* Work instructions *
Output the data below in full, byte for byte. Nothing may differ.

* Source material *
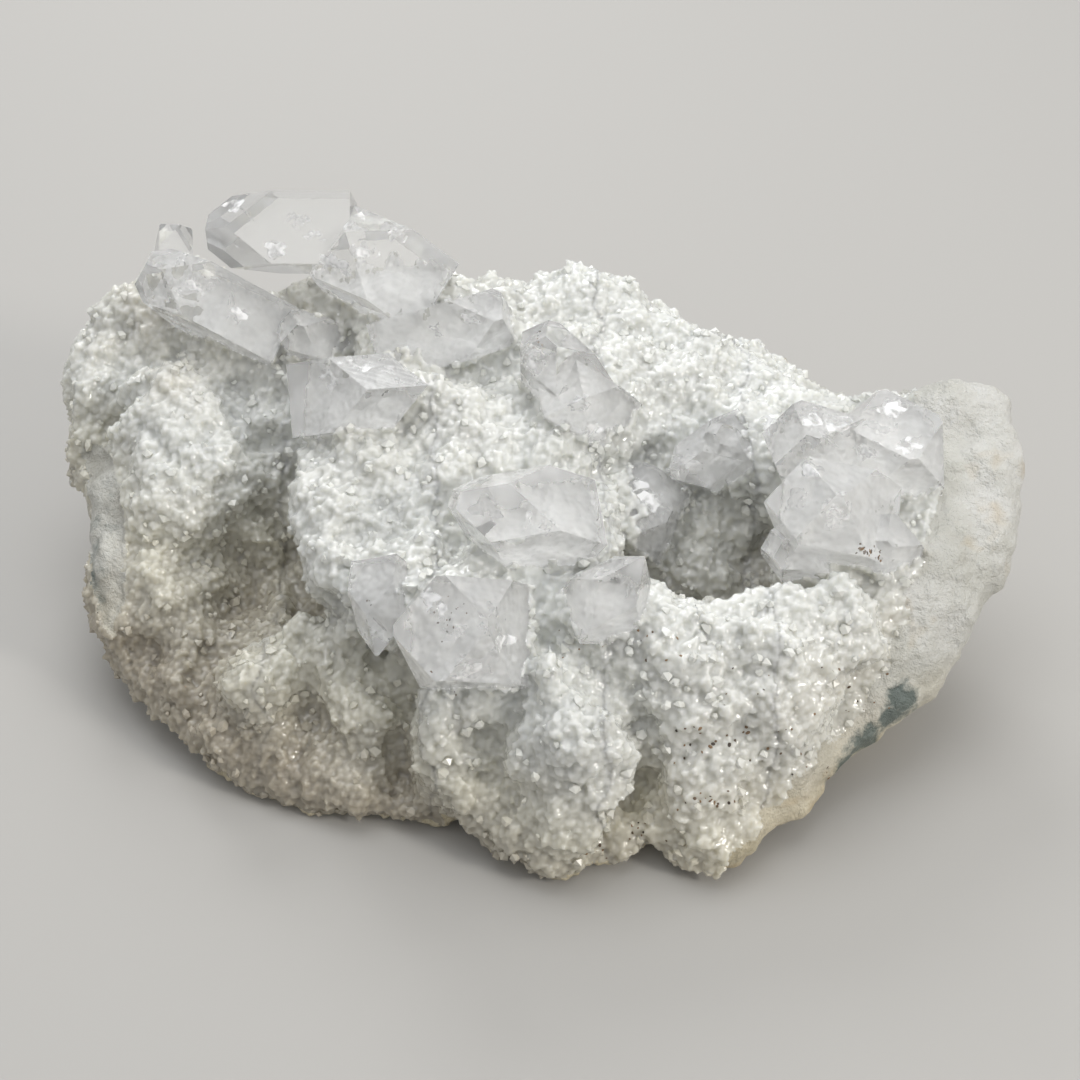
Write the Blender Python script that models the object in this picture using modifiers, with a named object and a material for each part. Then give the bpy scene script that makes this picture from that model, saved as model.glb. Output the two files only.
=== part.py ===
"""Apophyllite on quartz: a lumpy, drusy quartz matrix with clear apophyllite crystals in its hollows.

The matrix is one solid. Each apophyllite crystal, or group grown together, is its own solid, whose
root sits in a socket of the matrix. Metres, +Z up; the specimen rests on a flat spot at z = 0, and
the side that carries the crystals faces -Y and up.
"""

import math

import bmesh
import bpy
from mathutils import Matrix, Vector, noise
from mathutils.bvhtree import BVHTree

MM = 0.001
COLLECTION = "apophyllite_on_quartz"
CUTTERS = "cutters"

# The photograph's sight lines, by which places are given.
PHOTO_SIDE = 1080
PHOTO_WIDTH = 168 * MM
VIEW_DISTANCE = 300 * MM
VIEW_ELEVATION = math.radians(40)
LOOK_AT = Vector((1.7, -2.2, 27)) * MM

RIGHT = Vector((1, 0, 0))
UP = Vector((0, math.sin(VIEW_ELEVATION), math.cos(VIEW_ELEVATION)))
TOWARD = Vector((0, -math.cos(VIEW_ELEVATION), math.sin(VIEW_ELEVATION)))
EYE = LOOK_AT + VIEW_DISTANCE * TOWARD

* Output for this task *
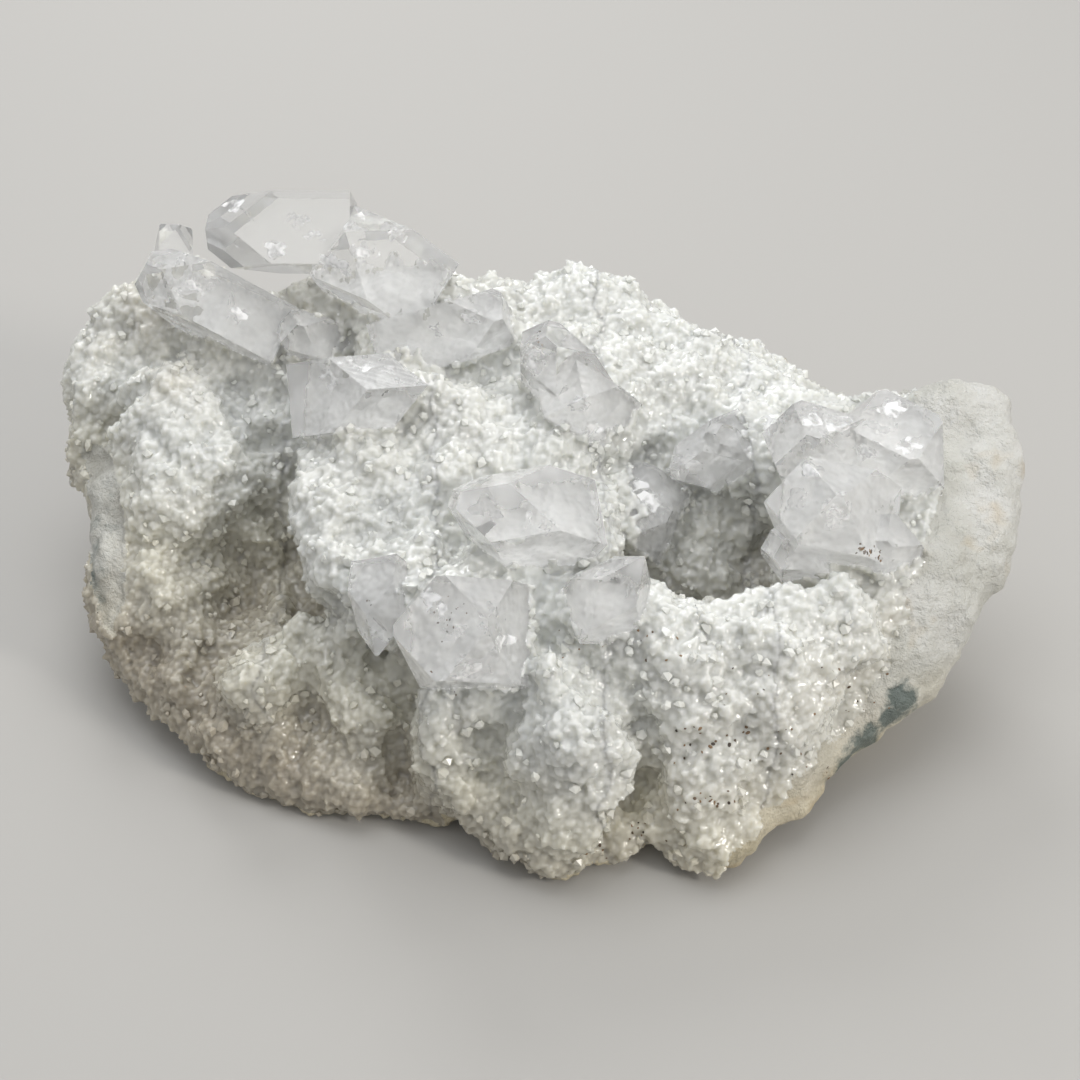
Write the Blender Python script that models the object in this picture using modifiers, with a named object and a material for each part. Then give the bpy scene script that makes this picture from that model, saved as model.glb. Output the two files only.
=== part.py ===
"""Apophyllite on quartz: a lumpy, drusy quartz matrix with clear apophyllite crystals in its hollows.

The matrix is one solid. Each apophyllite crystal, or group grown together, is its own solid, whose
root sits in a socket of the matrix. Metres, +Z up; the specimen rests on a flat spot at z = 0, and
the side that carries the crystals faces -Y and up.
"""

import math

import bmesh
import bpy
from mathutils import Matrix, Vector, noise
from mathutils.bvhtree import BVHTree

MM = 0.001
COLLECTION = "apophyllite_on_quartz"
CUTTERS = "cutters"

# The photograph's sight lines, by which places are given.
PHOTO_SIDE = 1080
PHOTO_WIDTH = 168 * MM
VIEW_DISTANCE = 300 * MM
VIEW_ELEVATION = math.radians(40)
LOOK_AT = Vector((1.7, -2.2, 27)) * MM

RIGHT = Vector((1, 0, 0))
UP = Vector((0, math.sin(VIEW_ELEVATION), math.cos(VIEW_ELEVATION)))
TOWARD = Vector((0, -math.cos(VIEW_ELEVATION), math.sin(VIEW_ELEVATION)))
EYE = LOOK_AT + VIEW_DISTANCE * TOWARD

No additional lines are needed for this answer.